Stephanie Flores: ‘I can’t ask for anything more’ -- Habitat for Humanity Int'l 1
Stephanie Flores: ‘I can’t ask for anything more’
Stephanie Flores, who works for the county school district, has two sons: Vincent, 15, and Mario, 18.
Like many longtime residents of the Mississippi Gulf Coast, Stephanie Flores didn’t sufficiently fear Hurricane Katrina.
“I just didn’t believe it was going to happen,” she said. “Before we finally evacuated, I cleaned the house and washed my clothes. I thought, ‘We’re just going to go on a little trip and then we’ll come back home. I’ll be ready for work Monday.’ ”

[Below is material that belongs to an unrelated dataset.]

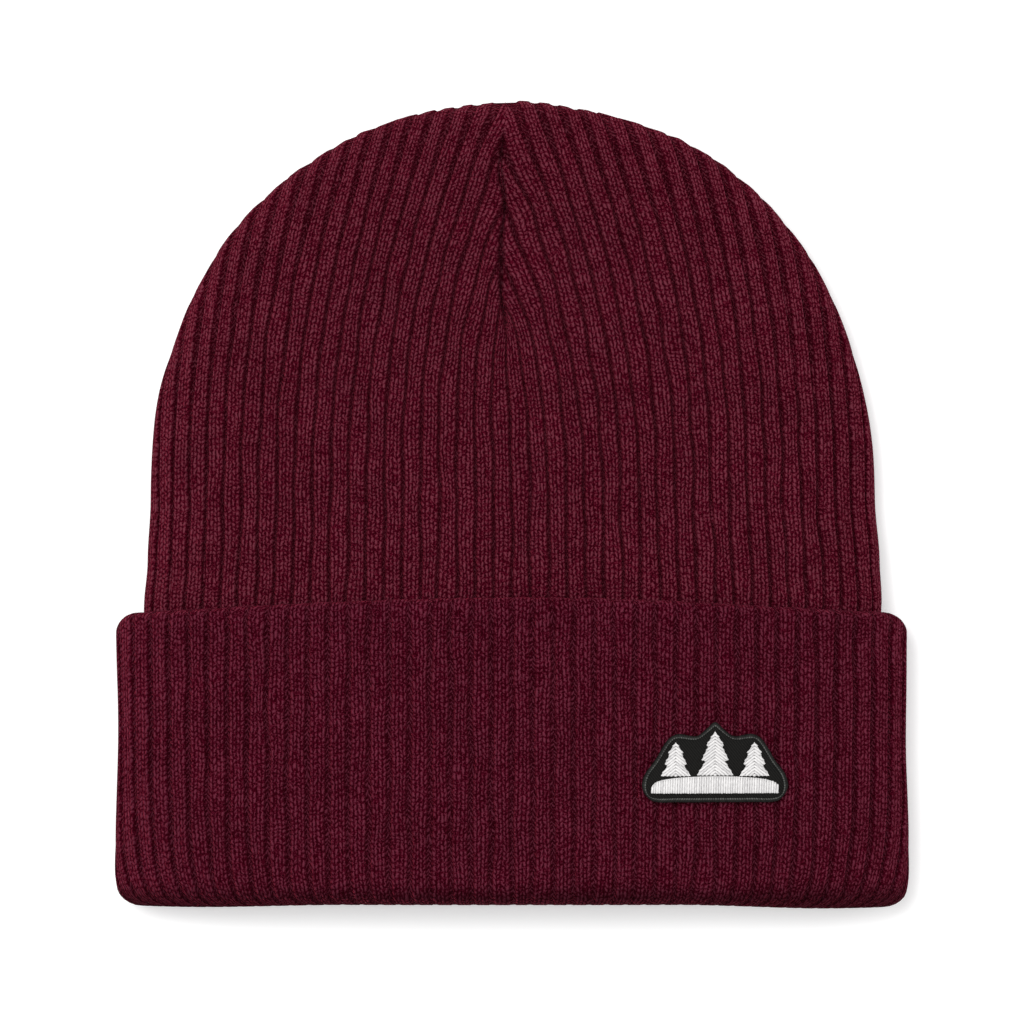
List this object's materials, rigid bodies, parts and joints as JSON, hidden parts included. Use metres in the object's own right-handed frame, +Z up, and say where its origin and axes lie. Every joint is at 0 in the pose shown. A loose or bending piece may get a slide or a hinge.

She didn’t pack anything other than the essentials for a short road trip, and so she and her two sons—Mario, now 18, and Vincent, 15––lost everything when the storm hit Pearlington, Mississippi.
As part of the 2008 Carter Work Project, the Flores family will be moving into their new Habitat home in the Diamondhead community of Hancock County, just a few miles from the middle school where Flores works as a Compass Learning Lab manager.
“I’m constantly passing by all the Habitat houses that are built, just dreaming about how to decorate,” Flores said, laughing.
Youngest son Vincent already has plans to cover the walls of his room with sports paraphernalia. “I like LSU,” he said. “And the Saints.”
Mario was deeply affected by Katrina, his mother says.
“He watches the news all the time now,” she said. “He lets me know whenever a storm is coming. He’s really worried.”
Until their home is built, the Flores family has returned to their rented house in Pearlington, which has only been partially repaired since Katrina.
“It gives us something to look forward to,” Flores said, laughing at her ability to look on the bright side. “I feel blessed,” she added. “I can’t ask for anything more.”
Vincent, meanwhile, is eagerly waiting for May to arrive, when he will turn 16--old enough to help on the Habitat construction site.
“It teaches you things for when you get older,” he said of the anticipated experience. “It teaches you about helping others.”
Bay St. Louis, Mississippi: 41 houses for Carter Project 2008
Hancock County in southwestern Mississippi bore the full fury of Hurricane Katrina when it made landfall on Aug. 29, 2005, at high tide. A storm surge of 30 feet nearly obliterated the thriving coastal communities of Bay St. Louis and Waveland.
Two and a half years later, the extent of the damage is still breathtaking. The tortuously slow process of rebuilding is most striking in Waveland, where newly constructed million-dollar homes sit beside unpaved roads. Flat portable septic tanks in the front yards attest to just how much work remains to be done on the infrastructure.
“It has taken a horrific toll on the people here,” said Wendy McDonald, executive director of Bay-Waveland Habitat for Humanity. She points to a partially rebuilt, abandoned house: “See that house? You can tell they started rebuilding but ran out of money … or gave up hope.”
Bay-Waveland HFH was formally incorporated in January 2008, but staff members and volunteers had already built 50 houses as part of a special disaster recovery project based at Metro Jackson HFH. Moving forward, the Bay-Waveland affiliate has set the goal of building 40 houses a year.
For this year’s Carter Project, the affiliate will build houses with 41 families.